Blog owners crave comments.
Someone who takes the time to leave an intelligent response to a blog post is telling the author that they appreciate what they have seen- even if the person leaving the comment does not agree with the author.
But what is in it for the person leaving the comment? The benefits to leaving comments can be the difference between the site featured by the person leaving the comment (we will call that person the commenter) showing up on the front page of search engines, and not showing up at all.
How is that possible? Most blogs allow comments, and when the commenter fills out the required information they must put in a name, email address, and the comment.
In most cases they also can include the URL of a web site.
If the administrator of the blog approves the comment and it becomes a visible part of the blog, that link to that website is retained in memory and becomes a link to the commenter's site, something that the search engines will consider when ranking that site.

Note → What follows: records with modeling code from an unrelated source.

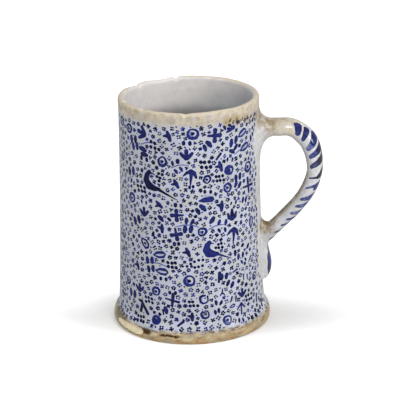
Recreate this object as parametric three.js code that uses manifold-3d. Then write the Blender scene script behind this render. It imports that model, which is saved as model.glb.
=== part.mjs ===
// A tin-glazed earthenware tankard: a thrown cylindrical body on a spreading foot, and one pulled strap handle
// that is luted to its side with two pieces of soft clay. Millimetres, +Z up. The origin is the centre of the
// flat base, and the handle points along +X.

import * as THREE from "three";
import { mergeVertices } from "three/addons/utils/BufferGeometryUtils.js";
import Module from "manifold-3d";

const wasm = await Module();
wasm.setup();

// Body: height and outer radii
const bodyHeight = 170;
const rimRadius = 50.4; // of the wall at the rim
const waistDrop = 0.3; // how much the outside draws in just under the rim's roll
const rollHeight = 11; // from the top of the rim down to where the roll has died away
const lowerWallRadius = 52.8; // of the wall where it comes out of the foot
const footTop = 19; // height at which the foot's hollow curve runs into the wall
const footRadius = 57.2; // at the foot's fullest
const footFullHeight = 4.6; // height of the fullest point
const standingRadius = 53.6; // of the flat face that the tankard stands on
const footEdgeHeight = 1.1; // height over which the standing edge is rounded

// Body: wall and floor
const rimWall = 4.9;
const lowerWall = 6.6;
const floorThickness = 8.5;
const floorCorner = 13; // radius of the curve between floor and wall inside
const floorRise = 1.2; // the floor swells a little at the centre

// Handle: the height of each stretch of the strap, and how far its middle stands off the wall there
const rootDrop = 25.4; // rim to the middle of the upper joint
const neckStandOff = 12.5;
const crownStandOff = 21.5;
const crownDrop = 25.5; // rim to the middle of the strap where it is level
const shoulderStandOff = 29.4;
const shoulderDrop = 30.2;
const kneeStandOff = 35.8;
const kneeDrop = 38.6;
const gripStandOff = 38.6; // the handle's greatest reach
const gripHeight = 116;
const palmStandOff = 35.5;
const palmHeight = 102.6;
const armStandOff = 26.6;
const armHeight = 88.5;
const heelStandOff = 15.1;
const heelHeight = 76.3;
const seatStandOff = 4.3;
const seatHeight = 65.6; // where the strap meets the wall
const pinchStandOff = 0.2;
const pinchHeight = 57.5; // thumb mark below the joint
const tailHeight = 43; // fullest part of the free end below it
const tipHeight = 29.5; // where the free end dies into the wall

// Handle: the strap's section
const rootWidth = 18.6;
const rootDepth = 11.6;
const crownWidth = 20;
const crownDepth = 12.8;
const shoulderWidth = 19.4;
const shoulderDepth = 14.4;
const gripWidth = 18.4;
const gripDepth = 12.5;
const armWidth = 16.8;
const armDepth = 11;
const heelWidth = 16.4;
const heelDepth = 10.8;
const pinchWidth = 14.6;
const pinchDepth = 8.4;
const tailWidth = 15.6;
const tailDepth = 12.6;
const tipWidth = 13;
const tipDepth = 12;
const tipRounding = 15; // length over which the free end is rounded off
const innerFlatness = 0.8; // how deep the face towards the wall is, against a full half round
const outerFullness = 2.3; // 2 is a half round, and more is squarer at the shoulders of the section

// Luting clay
const collarLength = 12; // how far the upper clay runs out along the strap
const collarSpread = 17.5; // how far it spreads on the wall above and below the strap
const collarSide = 8; // how far it spreads on the wall beside the strap
const collarSag = 6.5; // how much lower than the strap it hangs on the wall
const collarHollow = 2; // 1 is a straight slope, and more is a hollow one that runs out along strap and wall
const collarEdge = 0.3; // its thickness where it ends on the strap
const webRadius = 4; // of the lower clay's hollow top, in the crook of strap and wall
const webWidth = 13.4;
const seatGap = 0.3; // kept between pieces that meet
const tipFlat = 0.15; // half the width left at the very tip of the free end

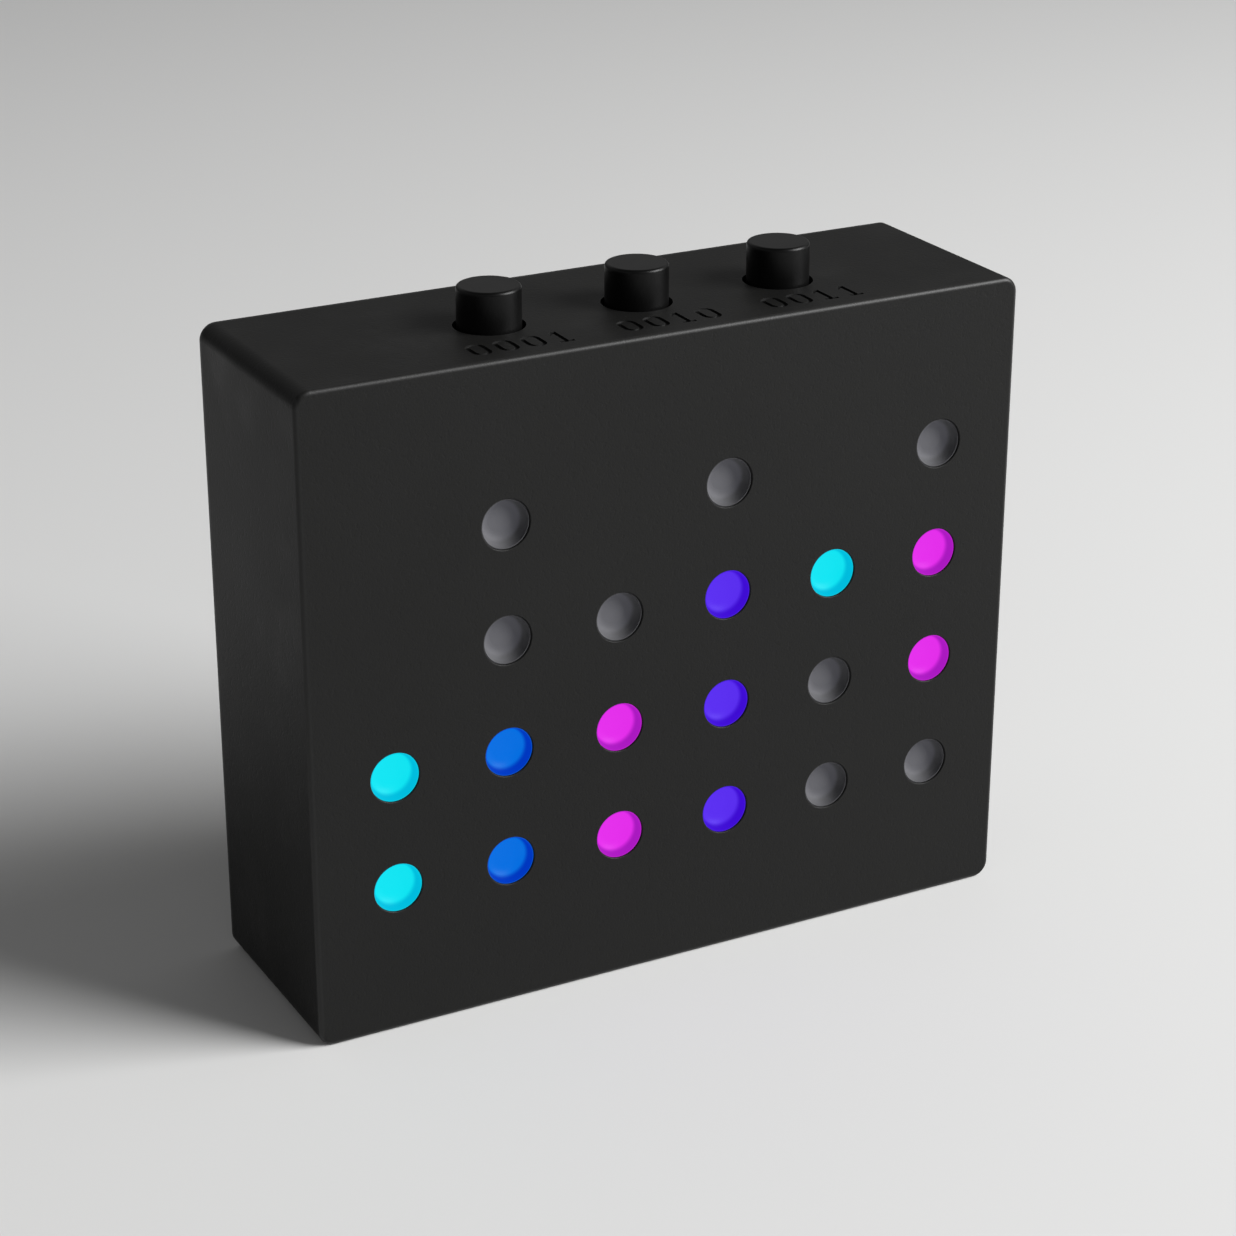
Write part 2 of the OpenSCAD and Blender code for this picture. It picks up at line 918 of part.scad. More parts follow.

The more links into a site, the higher potential ranking the site can achieve.
Of course there is much more to SEO than incoming links, but just by itself, it's a powerful tool for SEO when done properly.
Recognizing the potential power of those link spawned the rise of spam comments done both manually and automated.
Blog owners can usually add spam filters to eliminate much of the problem with the automated commenting systems, but spam placed manually is much more difficult.
My rule of thumb is that the comment must refer to something in the post to be considered worthy of being approved.
A comment like, "That was a great article.
Keep up the good work," could be copied and pasted on every blog post on the internet.
If you are a blog owner, as much as you may want to allow a comment like that, resist the temptation.
Wait for quality.
If you are the one leaving the comment and you want that incoming link to remain rather than being marked as spam by the blog owner, read the post and add value to what has been written.
Give another perspective.
Offer a deeper look into the topic.
Tell the author what you feel about their post and why.
Chances are the blog owner will value the comment, approve it, and you have an incoming link to your site that is likely to last for the life of that blog.
To add to your chances of being approved, get a Gravatar tied to the email address you will use so your picture shows up on blogs that allow an Avatar.
Your picture next to your post comment rather than some blank icon shows you are a person and the blog owner is sure to take that into consideration when deciding to accept or dump your comment.
There is so much to the topic of blog comments but these are basic guidelines that will help both the blog owners and their commenters to more effectively coexist.